EXERCISE REQUIREMENTS: Your task is to reproduce the material exactly.
*** SUPPLIED INFORMATION ***
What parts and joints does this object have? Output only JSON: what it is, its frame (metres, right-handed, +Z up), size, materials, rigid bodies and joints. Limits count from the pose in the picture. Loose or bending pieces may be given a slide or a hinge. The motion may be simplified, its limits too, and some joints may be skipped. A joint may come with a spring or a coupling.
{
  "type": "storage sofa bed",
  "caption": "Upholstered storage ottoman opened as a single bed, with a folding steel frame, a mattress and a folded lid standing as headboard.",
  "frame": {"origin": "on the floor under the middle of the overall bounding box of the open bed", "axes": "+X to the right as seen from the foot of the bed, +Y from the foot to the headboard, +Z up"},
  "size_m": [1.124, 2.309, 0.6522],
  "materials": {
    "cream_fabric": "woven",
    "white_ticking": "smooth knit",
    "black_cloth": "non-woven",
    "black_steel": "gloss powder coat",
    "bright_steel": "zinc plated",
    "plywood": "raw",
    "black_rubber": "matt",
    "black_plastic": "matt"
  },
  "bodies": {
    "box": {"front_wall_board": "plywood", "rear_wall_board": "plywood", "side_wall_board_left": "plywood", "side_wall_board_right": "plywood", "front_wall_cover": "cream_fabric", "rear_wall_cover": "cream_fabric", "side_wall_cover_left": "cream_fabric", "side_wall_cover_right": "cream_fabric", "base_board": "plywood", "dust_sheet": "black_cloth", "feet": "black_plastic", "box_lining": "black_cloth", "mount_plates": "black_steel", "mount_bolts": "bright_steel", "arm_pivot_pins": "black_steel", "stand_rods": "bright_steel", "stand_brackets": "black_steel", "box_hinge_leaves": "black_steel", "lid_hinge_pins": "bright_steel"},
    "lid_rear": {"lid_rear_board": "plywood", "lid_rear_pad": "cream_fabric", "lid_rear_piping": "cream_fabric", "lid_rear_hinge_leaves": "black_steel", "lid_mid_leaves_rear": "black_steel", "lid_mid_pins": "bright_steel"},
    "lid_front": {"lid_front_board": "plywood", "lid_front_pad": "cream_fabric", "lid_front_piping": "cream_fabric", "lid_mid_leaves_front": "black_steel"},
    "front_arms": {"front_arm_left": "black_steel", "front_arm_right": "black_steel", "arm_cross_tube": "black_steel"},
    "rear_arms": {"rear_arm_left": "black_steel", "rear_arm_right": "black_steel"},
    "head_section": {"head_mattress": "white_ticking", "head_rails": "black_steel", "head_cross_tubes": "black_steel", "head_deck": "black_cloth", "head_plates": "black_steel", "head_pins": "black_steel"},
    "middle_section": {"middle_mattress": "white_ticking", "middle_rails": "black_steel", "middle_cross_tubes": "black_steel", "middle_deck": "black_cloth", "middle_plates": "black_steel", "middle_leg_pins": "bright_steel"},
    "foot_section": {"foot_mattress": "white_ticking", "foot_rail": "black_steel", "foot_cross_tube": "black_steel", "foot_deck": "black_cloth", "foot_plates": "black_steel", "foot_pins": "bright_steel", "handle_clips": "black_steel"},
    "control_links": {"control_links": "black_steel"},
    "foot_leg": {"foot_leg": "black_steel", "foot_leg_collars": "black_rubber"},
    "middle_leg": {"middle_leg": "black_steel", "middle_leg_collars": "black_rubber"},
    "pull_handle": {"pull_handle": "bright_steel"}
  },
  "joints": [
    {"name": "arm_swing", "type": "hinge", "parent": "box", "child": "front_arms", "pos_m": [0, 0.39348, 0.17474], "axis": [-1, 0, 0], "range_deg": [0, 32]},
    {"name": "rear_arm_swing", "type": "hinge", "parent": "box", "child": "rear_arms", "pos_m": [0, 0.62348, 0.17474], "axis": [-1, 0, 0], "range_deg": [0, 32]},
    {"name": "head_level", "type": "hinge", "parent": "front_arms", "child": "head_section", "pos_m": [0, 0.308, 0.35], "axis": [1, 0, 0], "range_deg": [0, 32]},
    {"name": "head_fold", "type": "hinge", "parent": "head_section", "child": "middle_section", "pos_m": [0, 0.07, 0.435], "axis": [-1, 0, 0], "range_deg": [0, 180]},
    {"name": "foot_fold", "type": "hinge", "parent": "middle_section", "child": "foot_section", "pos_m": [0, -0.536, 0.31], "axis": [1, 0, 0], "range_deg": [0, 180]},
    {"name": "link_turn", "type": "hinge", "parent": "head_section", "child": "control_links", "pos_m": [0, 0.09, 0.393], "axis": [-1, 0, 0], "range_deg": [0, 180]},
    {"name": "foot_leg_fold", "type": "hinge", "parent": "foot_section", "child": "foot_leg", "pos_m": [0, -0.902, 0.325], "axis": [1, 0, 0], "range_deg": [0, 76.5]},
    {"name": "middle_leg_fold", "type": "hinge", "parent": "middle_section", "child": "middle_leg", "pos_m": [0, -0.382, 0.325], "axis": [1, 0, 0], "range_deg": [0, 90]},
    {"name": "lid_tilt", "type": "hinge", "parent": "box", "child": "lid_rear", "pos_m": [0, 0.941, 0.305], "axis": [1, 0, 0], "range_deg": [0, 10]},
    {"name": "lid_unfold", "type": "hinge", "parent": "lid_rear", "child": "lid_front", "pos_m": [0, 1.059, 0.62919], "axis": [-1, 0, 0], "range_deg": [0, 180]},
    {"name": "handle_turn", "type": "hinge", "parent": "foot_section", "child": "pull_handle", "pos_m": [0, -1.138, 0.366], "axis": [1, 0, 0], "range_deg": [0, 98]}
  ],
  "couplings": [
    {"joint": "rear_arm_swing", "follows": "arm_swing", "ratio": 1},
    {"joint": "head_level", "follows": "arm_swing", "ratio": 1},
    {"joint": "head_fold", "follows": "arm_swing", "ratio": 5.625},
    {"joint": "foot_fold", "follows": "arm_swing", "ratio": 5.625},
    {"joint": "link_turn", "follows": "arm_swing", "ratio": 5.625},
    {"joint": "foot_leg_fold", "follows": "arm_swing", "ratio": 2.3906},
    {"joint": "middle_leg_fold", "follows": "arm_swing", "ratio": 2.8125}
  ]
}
***
RESULT OF THE TASK:
What parts and joints does this object have? Output only JSON: what it is, its frame (metres, right-handed, +Z up), size, materials, rigid bodies and joints. Limits count from the pose in the picture. Loose or bending pieces may be given a slide or a hinge. The motion may be simplified, its limits too, and some joints may be skipped. A joint may come with a spring or a coupling.
{
  "type": "storage sofa bed",
  "caption": "Upholstered storage ottoman opened as a single bed, with a folding steel frame, a mattress and a folded lid standing as headboard.",
  "frame": {"origin": "on the floor under the middle of the overall bounding box of the open bed", "axes": "+X to the right as seen from the foot of the bed, +Y from the foot to the headboard, +Z up"},
  "size_m": [1.124, 2.309, 0.6522],
  "materials": {
    "cream_fabric": "woven",
    "white_ticking": "smooth knit",
    "black_cloth": "non-woven",
    "black_steel": "gloss powder coat",
    "bright_steel": "zinc plated",
    "plywood": "raw",
    "black_rubber": "matt",
    "black_plastic": "matt"
  },
  "bodies": {
    "box": {"front_wall_board": "plywood", "rear_wall_board": "plywood", "side_wall_board_left": "plywood", "side_wall_board_right": "plywood", "front_wall_cover": "cream_fabric", "rear_wall_cover": "cream_fabric", "side_wall_cover_left": "cream_fabric", "side_wall_cover_right": "cream_fabric", "base_board": "plywood", "dust_sheet": "black_cloth", "feet": "black_plastic", "box_lining": "black_cloth", "mount_plates": "black_steel", "mount_bolts": "bright_steel", "arm_pivot_pins": "black_steel", "stand_rods": "bright_steel", "stand_brackets": "black_steel", "box_hinge_leaves": "black_steel", "lid_hinge_pins": "bright_steel"},
    "lid_rear": {"lid_rear_board": "plywood", "lid_rear_pad": "cream_fabric", "lid_rear_piping": "cream_fabric", "lid_rear_hinge_leaves": "black_steel", "lid_mid_leaves_rear": "black_steel", "lid_mid_pins": "bright_steel"},
    "lid_front": {"lid_front_board": "plywood", "lid_front_pad": "cream_fabric", "lid_front_piping": "cream_fabric", "lid_mid_leaves_front": "black_steel"},
    "front_arms": {"front_arm_left": "black_steel", "front_arm_right": "black_steel", "arm_cross_tube": "black_steel"},
    "rear_arms": {"rear_arm_left": "black_steel", "rear_arm_right": "black_steel"},
    "head_section": {"head_mattress": "white_ticking", "head_rails": "black_steel", "head_cross_tubes": "black_steel", "head_deck": "black_cloth", "head_plates": "black_steel", "head_pins": "black_steel"},
    "middle_section": {"middle_mattress": "white_ticking", "middle_rails": "black_steel", "middle_cross_tubes": "black_steel", "middle_deck": "black_cloth", "middle_plates": "black_steel", "middle_leg_pins": "bright_steel"},
    "foot_section": {"foot_mattress": "white_ticking", "foot_rail": "black_steel", "foot_cross_tube": "black_steel", "foot_deck": "black_cloth", "foot_plates": "black_steel", "foot_pins": "bright_steel", "handle_clips": "black_steel"},
    "control_links": {"control_links": "black_steel"},
    "foot_leg": {"foot_leg": "black_steel", "foot_leg_collars": "black_rubber"},
    "middle_leg": {"middle_leg": "black_steel", "middle_leg_collars": "black_rubber"},
    "pull_handle": {"pull_handle": "bright_steel"}
  },
  "joints": [
    {"name": "arm_swing", "type": "hinge", "parent": "box", "child": "front_arms", "pos_m": [0, 0.39348, 0.17474], "axis": [-1, 0, 0], "range_deg": [0, 32]},
    {"name": "rear_arm_swing", "type": "hinge", "parent": "box", "child": "rear_arms", "pos_m": [0, 0.62348, 0.17474], "axis": [-1, 0, 0], "range_deg": [0, 32]},
    {"name": "head_level", "type": "hinge", "parent": "front_arms", "child": "head_section", "pos_m": [0, 0.308, 0.35], "axis": [1, 0, 0], "range_deg": [0, 32]},
    {"name": "head_fold", "type": "hinge", "parent": "head_section", "child": "middle_section", "pos_m": [0, 0.07, 0.435], "axis": [-1, 0, 0], "range_deg": [0, 180]},
    {"name": "foot_fold", "type": "hinge", "parent": "middle_section", "child": "foot_section", "pos_m": [0, -0.536, 0.31], "axis": [1, 0, 0], "range_deg": [0, 180]},
    {"name": "link_turn", "type": "hinge", "parent": "head_section", "child": "control_links", "pos_m": [0, 0.09, 0.393], "axis": [-1, 0, 0], "range_deg": [0, 180]},
    {"name": "foot_leg_fold", "type": "hinge", "parent": "foot_section", "child": "foot_leg", "pos_m": [0, -0.902, 0.325], "axis": [1, 0, 0], "range_deg": [0, 76.5]},
    {"name": "middle_leg_fold", "type": "hinge", "parent": "middle_section", "child": "middle_leg", "pos_m": [0, -0.382, 0.325], "axis": [1, 0, 0], "range_deg": [0, 90]},
    {"name": "lid_tilt", "type": "hinge", "parent": "box", "child": "lid_rear", "pos_m": [0, 0.941, 0.305], "axis": [1, 0, 0], "range_deg": [0, 10]},
    {"name": "lid_unfold", "type": "hinge", "parent": "lid_rear", "child": "lid_front", "pos_m": [0, 1.059, 0.62919], "axis": [-1, 0, 0], "range_deg": [0, 180]},
    {"name": "handle_turn", "type": "hinge", "parent": "foot_section", "child": "pull_handle", "pos_m": [0, -1.138, 0.366], "axis": [1, 0, 0], "range_deg": [0, 98]}
  ],
  "couplings": [
    {"joint": "rear_arm_swing", "follows": "arm_swing", "ratio": 1},
    {"joint": "head_level", "follows": "arm_swing", "ratio": 1},
    {"joint": "head_fold", "follows": "arm_swing", "ratio": 5.625},
    {"joint": "foot_fold", "follows": "arm_swing", "ratio": 5.625},
    {"joint": "link_turn", "follows": "arm_swing", "ratio": 5.625},
    {"joint": "foot_leg_fold", "follows": "arm_swing", "ratio": 2.3906},
    {"joint": "middle_leg_fold", "follows": "arm_swing", "ratio": 2.8125}
  ]
}